AI Is Scaling Content, But Is It Scaling Trust?
AI is everywhere in marketing right now. It writes blogs, drafts emails, builds landing pages, summarizes research, and generates campaign ideas in seconds. For marketing teams under pressure to do more with fewer resources, that efficiency is undeniable.
But as AI-generated content floods inboxes, feeds, and websites, something else is happening. Audiences are starting to notice.
The content is polished, but predictable. Clear, but generic. Technically accurate, but lacking depth. AI is unquestionably scaling output.
The bigger question is whether it’s scaling trust.
The Rise of AI Fatigue
B2B buyers are sophisticated. They may not always identify when content is AI-assisted, but they can sense when something lacks lived experience or perspective. Messaging that sounds interchangeable with competitors doesn’t build authority, it blends in.
In high-consideration industries such as financial services, fintech, professional services, and technology, nuance is currency. Trust is built on insight, context, and credibility, not just well-structured sentences.
As a B2B marketing agency working with complex industries, we’re seeing this shift clearly. Buyers are looking for substance. They want clarity grounded in experience. They want to understand how a company thinks, not just what it offers.
AI fatigue isn’t resistance to technology. It’s resistance to generic marketing.
Where AI Fits in Digital Marketing
AI absolutely has a role to play. Used strategically, it can strengthen marketing efforts by improving efficiency and reducing friction in production. It can support labour-intensive tasks, keyword research, analyzing performance data, accelerate campaign testing, and even streamline reporting. It helps teams move faster and allocate time to higher-level thinking.
For a modern B2B marketing agency navigating competitive markets, we understand that AI can be a valuable operational tool. But efficiency is not the same as strategy.
AI can generate language. It cannot generate judgment. Judgment shapes positioning. It determines tone. It understands regulatory nuance. It weighs reputational risk. It aligns messaging across channels.
That’s where human leadership remains essential.
Where AI Doesn’t Belong
AI struggles most where brand authority is built. It cannot define your point of view. It cannot replace executive insight. It cannot fully grasp the internal pressures understand the internal pressures facing your buyers. It cannot anticipate how messaging might land in a regulated or risk-sensitive environment.
When AI begins to shape brand voice instead of supporting it, marketing starts to flatten. Messaging becomes safe but indistinct. Over time, that subtle dilution weakens differentiation.

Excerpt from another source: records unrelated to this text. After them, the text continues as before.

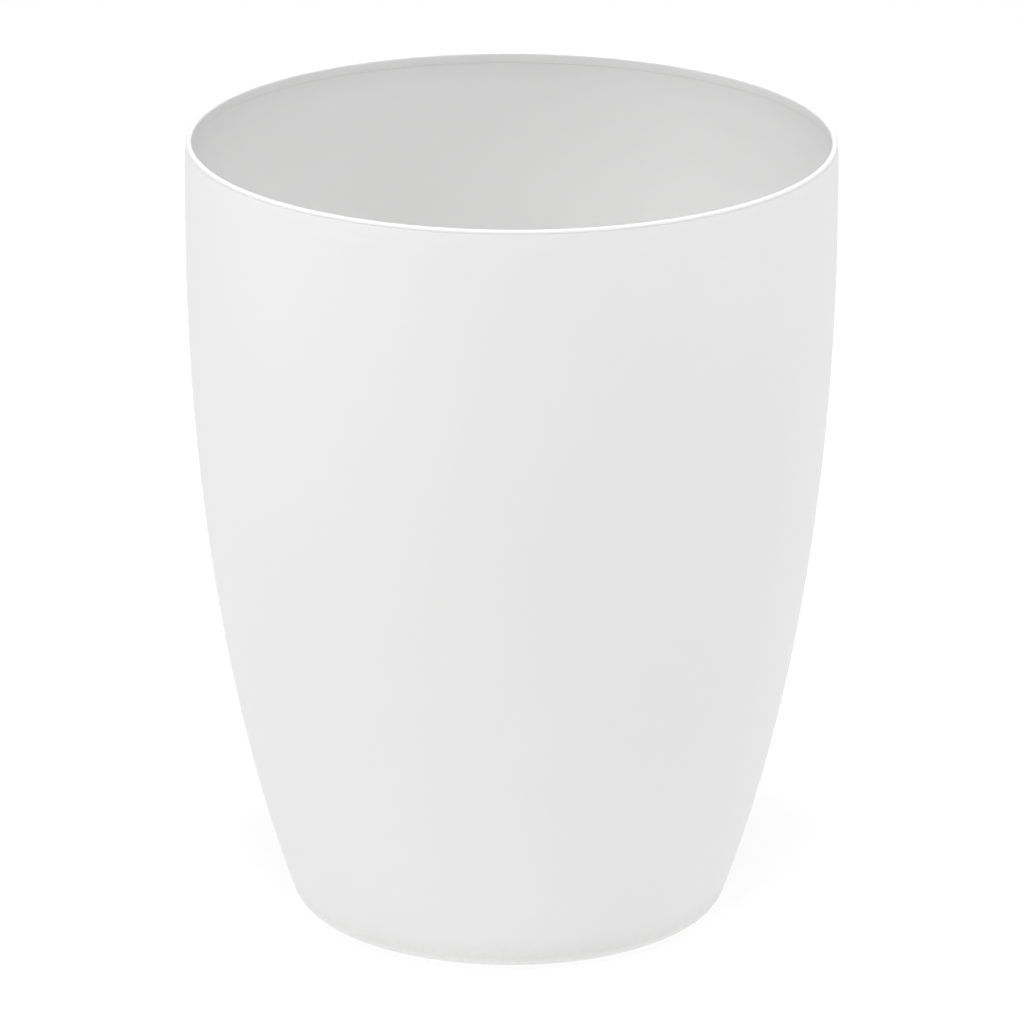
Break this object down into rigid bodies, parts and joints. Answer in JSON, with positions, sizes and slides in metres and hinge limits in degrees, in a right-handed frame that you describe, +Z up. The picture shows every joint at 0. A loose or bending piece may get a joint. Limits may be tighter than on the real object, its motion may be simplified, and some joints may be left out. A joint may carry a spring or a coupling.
{
  "type": "wastebasket",
  "caption": "Round open wastebasket with a bellied, tapering side wall, a lift-off bag ring that covers the top edge, and non-slip pads seated in the hollow base.",
  "frame": {"origin": "centre of the base, on the floor that the pads rest on", "axes": "+Z up along the basket's axis, -Y towards the front, +X to the right; the basket is round, so the front is only a reference"},
  "size_m": [0.25, 0.25, 0.31],
  "materials": {
    "shell_plastic": "smooth satin white moulding",
    "ring_plastic": "smooth satin white moulding, slightly duller than the tub",
    "pad_rubber": "matt grey rubber"
  },
  "bodies": {
    "basket": {"shell": "shell_plastic", "pad_front_left": "pad_rubber", "pad_front_right": "pad_rubber", "pad_back_left": "pad_rubber", "pad_back_right": "pad_rubber"},
    "ring": {"bag_ring": "ring_plastic"}
  },
  "joints": [
    {"name": "ring_lift", "type": "slide", "parent": "basket", "child": "ring", "axis": [0, 0, 1], "range_m": [0, 0.06]}
  ]
}
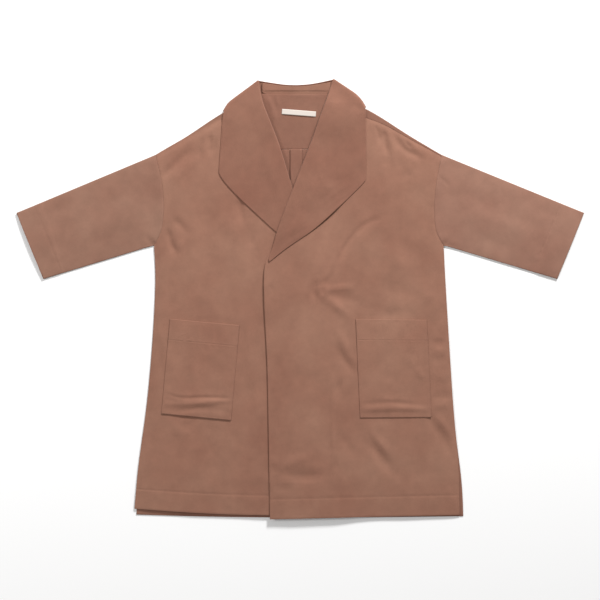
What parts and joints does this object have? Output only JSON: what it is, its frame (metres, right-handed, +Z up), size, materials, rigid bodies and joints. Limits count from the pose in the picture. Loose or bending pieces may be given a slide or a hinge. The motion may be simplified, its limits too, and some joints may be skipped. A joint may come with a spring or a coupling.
{
  "type": "kimono coat laid flat",
  "caption": "Three-quarter-sleeve wrap coat laid flat on its back, with a wide turned-down collar, patch pockets and a pleated back.",
  "frame": {"origin": "centre of the bounding box, on the surface that the coat lies on", "axes": "+Z up off that surface, +Y towards the collar, +X towards the wearer's left sleeve"},
  "size_m": [1.248, 0.9672, 0.0144],
  "materials": {
    "coat_cloth": "matte, softly brushed twill in dusty rose brown",
    "label_tape": "matte woven tape",
    "snap_metal": "satin"
  },
  "bodies": {
    "root": {"back_panel": "coat_cloth", "back_yoke": "coat_cloth", "collar_stand": "coat_cloth", "collar": "coat_cloth", "front_right": "coat_cloth", "front_left": "coat_cloth", "sleeve_right": "coat_cloth", "sleeve_left": "coat_cloth", "pocket_right": "coat_cloth", "pocket_left": "coat_cloth", "neck_label": "label_tape", "snap_outer": "snap_metal", "snap_inner": "snap_metal"}
  },
  "joints": []
}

This is particularly important in digital marketing, where scale is tempting. Producing more content faster is easy. Protecting brand authority at scale requires intention. As a marketing agency in Canada operating in B2B environments, we understand that AI should support content workflows, not replace strategic thinking.
Human-Led Marketing in an AI-Driven Era
The brands that will stand out in the coming years won’t be the ones producing the most AI-generated content. They’ll be the ones combining AI efficiency with human insight. Human-led marketing means leadership defines positioning. It means subject-matter expertise informs messaging. It means campaigns are built on real understanding of audience pressures, not just search intent.
In digital marketing, this shows up as clarity in narrative, consistency in messaging, and depth in content. It means your website, campaigns, PR, and executive communications reinforce a distinct point of view.
AI can accelerate execution, but it cannot replace strategic marketing thinking. That distinction matters.
Authority Still Comes From People
In B2B, authority is built through perspective. Perspective comes from experience and navigating market cycles, understanding compliance pressures, working through client challenges, and learning from real-world outcomes.
No AI model can replicate that fully. It can be summarized. It can be suggested. It can be drafted.
But trust is still earned through human expertise. For any B2B marketing agency working with complex industries, the opportunity isn’t to compete with AI, it’s to use it intelligently while preserving the human insight that builds credibility.
AI as a Tool, Not the Voice
AI will continue to evolve. It will remain embedded in all aspects of marketing tools and workflows. Ignoring it isn’t realistic, nor should it be. The real risk isn’t using AI. The risk is allowing AI to define your brand’s voice.
The future of B2B marketing isn’t AI-led. It’s human-led, AI-supported. Strategic marketing will always require clarity of position, thoughtful judgment, and consistent messaging.
Efficiency matters. But in B2B, trust matters more.